__DIRECTIONS__
Restate every entry word for word.

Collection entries

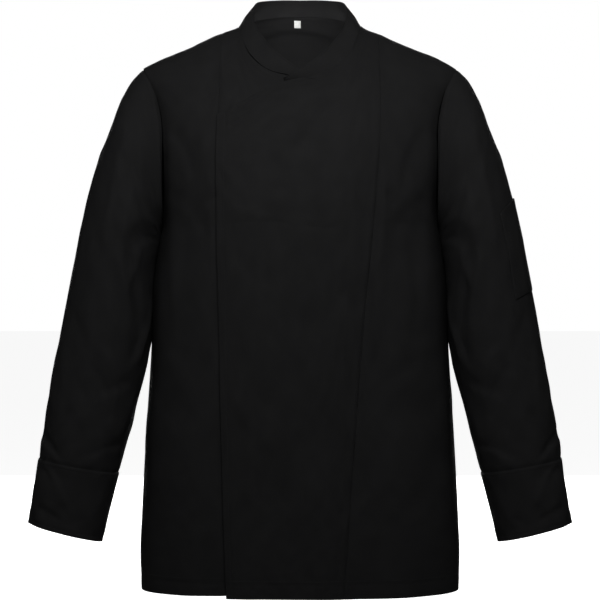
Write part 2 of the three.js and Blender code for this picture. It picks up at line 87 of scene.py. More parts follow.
floor_bm = bmesh.new()
bmesh.ops.create_grid(floor_bm, x_segments=1, y_segments=1, size=30)
bmesh.ops.translate(floor_bm, verts=floor_bm.verts, vec=(0, 0, FLOOR_Z))
floor_mesh = bpy.data.meshes.new("floor")
floor_bm.to_mesh(floor_mesh)
floor_bm.free()
floor = bpy.data.objects.new("floor", floor_mesh)
floor_mesh.materials.append(plain_material("pale floor", (0.93, 0.93, 0.93), 0.9))
floor_shader = floor_mesh.materials[0].node_tree.nodes["Principled BSDF"]
floor_shader.inputs["Emission Color"].default_value = (1, 1, 1, 1)
floor_shader.inputs["Emission Strength"].default_value = 0.9
floor.visible_diffuse = False
floor.visible_glossy = False
bpy.context.scene.collection.objects.link(floor)
print("floor at", FLOOR_Z)

# %% Light
bpy.context.scene.view_settings.view_transform = "Standard"


def soft_light(name, at, target, size, watts):
    data = bpy.data.lights.new(name, "AREA")
    data.shape = "RECTANGLE"
    data.size, data.size_y = size
    data.energy = watts
    light = bpy.data.objects.new(name, data)
    light.location = at
    light.visible_camera = False
    light.rotation_euler = (Vector(target) - Vector(at)).to_track_quat("-Z", "Y").to_euler()
    bpy.context.scene.collection.objects.link(light)
    return light


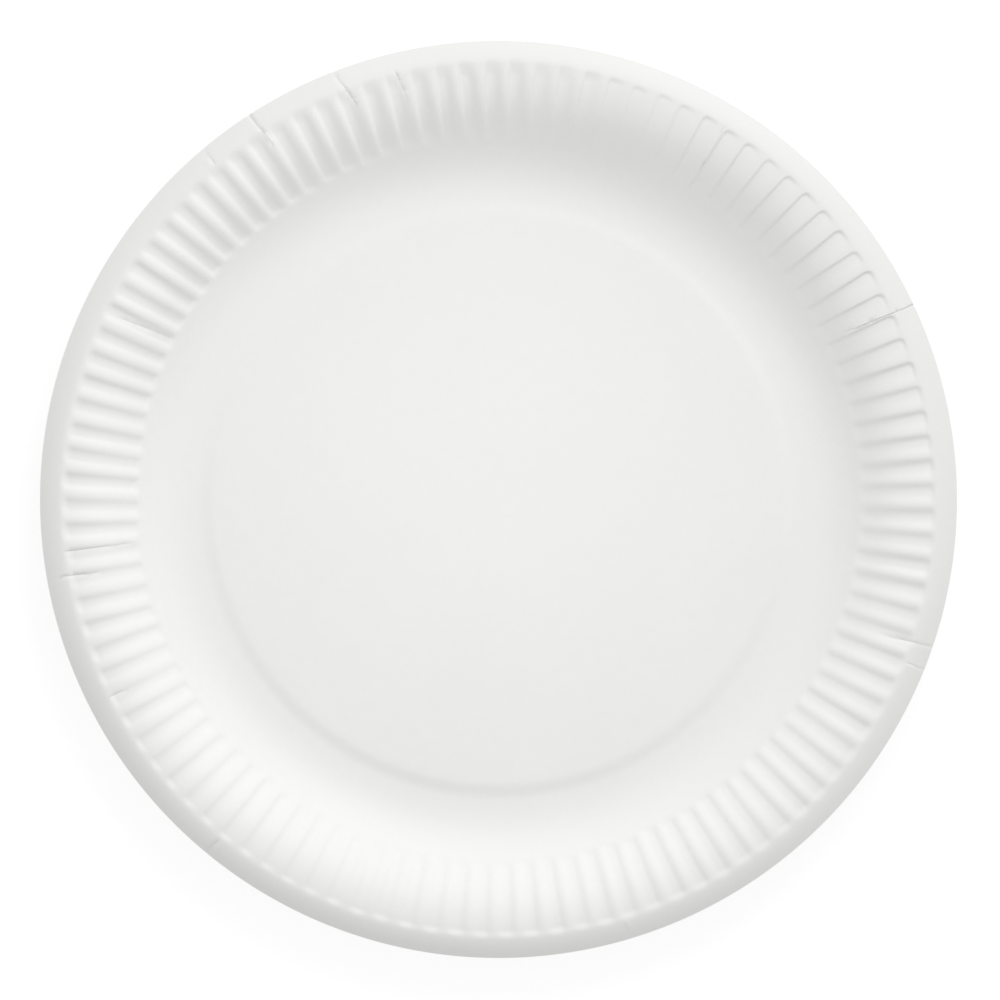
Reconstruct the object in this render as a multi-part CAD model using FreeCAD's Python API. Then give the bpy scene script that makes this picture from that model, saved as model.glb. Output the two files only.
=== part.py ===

__ANSWER BELOW__
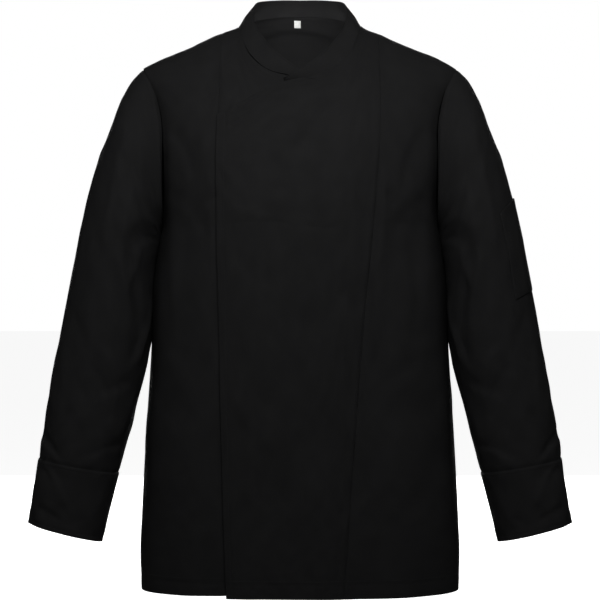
Write part 2 of the three.js and Blender code for this picture. It picks up at line 87 of scene.py. More parts follow.
floor_bm = bmesh.new()
bmesh.ops.create_grid(floor_bm, x_segments=1, y_segments=1, size=30)
bmesh.ops.translate(floor_bm, verts=floor_bm.verts, vec=(0, 0, FLOOR_Z))
floor_mesh = bpy.data.meshes.new("floor")
floor_bm.to_mesh(floor_mesh)
floor_bm.free()
floor = bpy.data.objects.new("floor", floor_mesh)
floor_mesh.materials.append(plain_material("pale floor", (0.93, 0.93, 0.93), 0.9))
floor_shader = floor_mesh.materials[0].node_tree.nodes["Principled BSDF"]
floor_shader.inputs["Emission Color"].default_value = (1, 1, 1, 1)
floor_shader.inputs["Emission Strength"].default_value = 0.9
floor.visible_diffuse = False
floor.visible_glossy = False
bpy.context.scene.collection.objects.link(floor)
print("floor at", FLOOR_Z)

# %% Light
bpy.context.scene.view_settings.view_transform = "Standard"


def soft_light(name, at, target, size, watts):
    data = bpy.data.lights.new(name, "AREA")
    data.shape = "RECTANGLE"
    data.size, data.size_y = size
    data.energy = watts
    light = bpy.data.objects.new(name, data)
    light.location = at
    light.visible_camera = False
    light.rotation_euler = (Vector(target) - Vector(at)).to_track_quat("-Z", "Y").to_euler()
    bpy.context.scene.collection.objects.link(light)
    return light


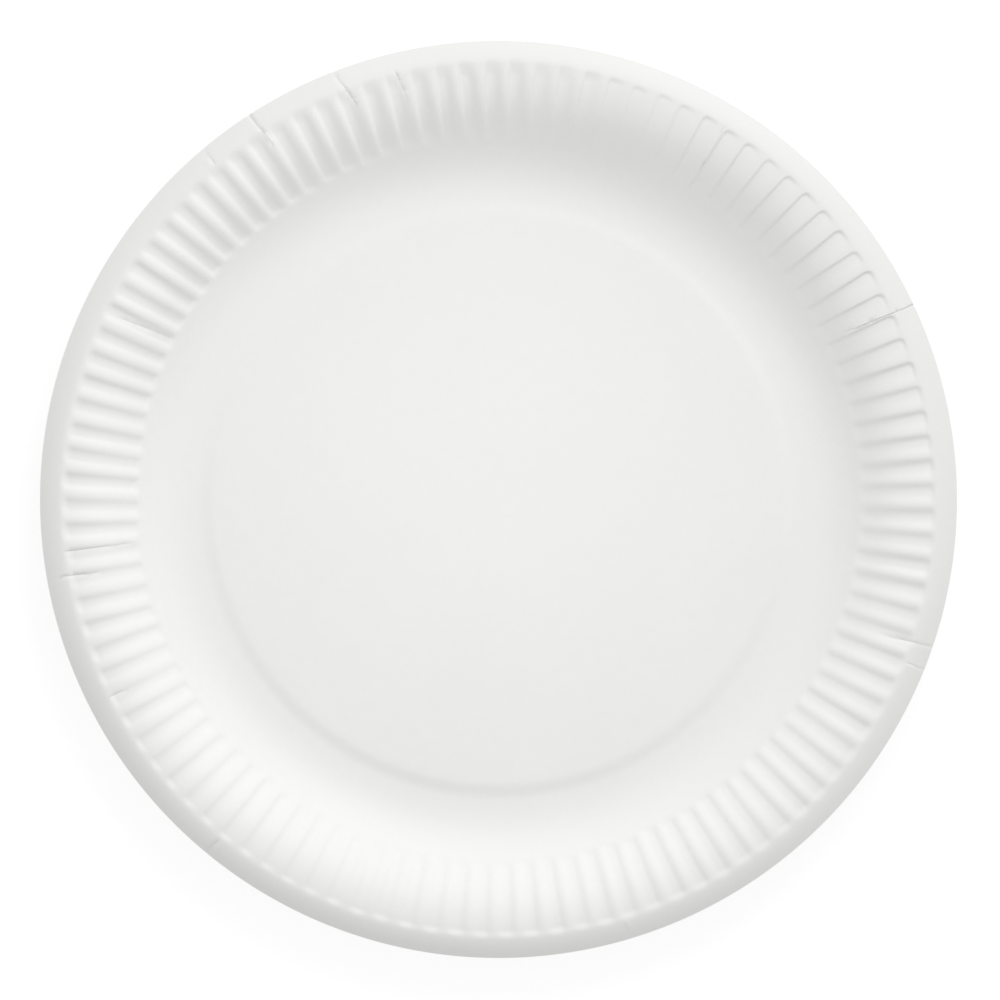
Reconstruct the object in this render as a multi-part CAD model using FreeCAD's Python API. Then give the bpy scene script that makes this picture from that model, saved as model.glb. Output the two files only.
=== part.py ===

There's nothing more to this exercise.